Pegg is well-known for being the co-lead of the Three Flavors Cornetto Trilogy alongside Nick Frost (Tomb Raider), having been friends in real life for decades, and his on-screen buddy is always ready for their next collaboration.
“Well we haven’t made a movie about us at age 70 yet,” he chuckled. “But yeah, we’re definitely in it for the long haul. I’m looking forward to whenever we get to work together again, that’s something I always love to do.”
In addition to the Cornetto Trilogy, the two have starred together in the cult British series Spaced, which Wright also directed multiple episodes of, the 2011 sci-fi comedy Paul, which they co-wrote together, and the 2011 adaptation of the iconic French comic The Adventures of Tintin: The Secret of the Unicorn, which has been seen by some as Indiana Jones for younger viewers.
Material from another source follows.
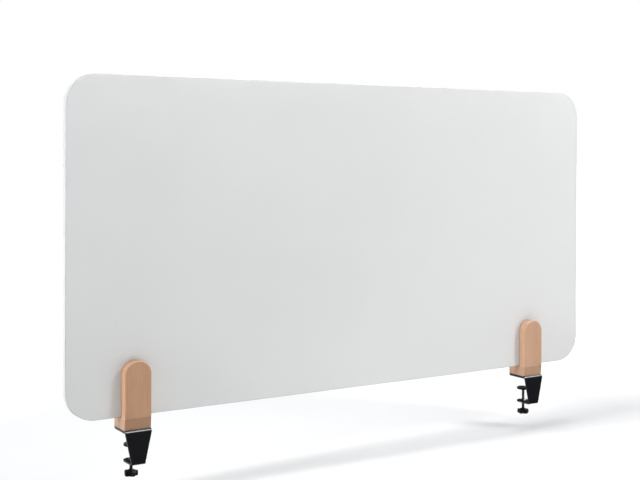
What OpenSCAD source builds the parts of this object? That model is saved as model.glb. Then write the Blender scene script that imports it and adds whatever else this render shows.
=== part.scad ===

Despite Pegg having starred in numerous pop culture touchstones, including Star Trek, Star Wars and Mission: Impossible, the Harrison Ford-led adventure franchise is not one he is in any rush to join just for the sake of it.
“I don’t know, I kind of feel like what it really comes down to is that I don’t just want to tick boxes just to do it,” Pegg said. “I’ve been in a number of huge films, and it’s always lots of fun, but I think there needs to be a better reason as to why I’d participate in a series.”
Lost Transmissions will be available in theaters and On Demand on March 13.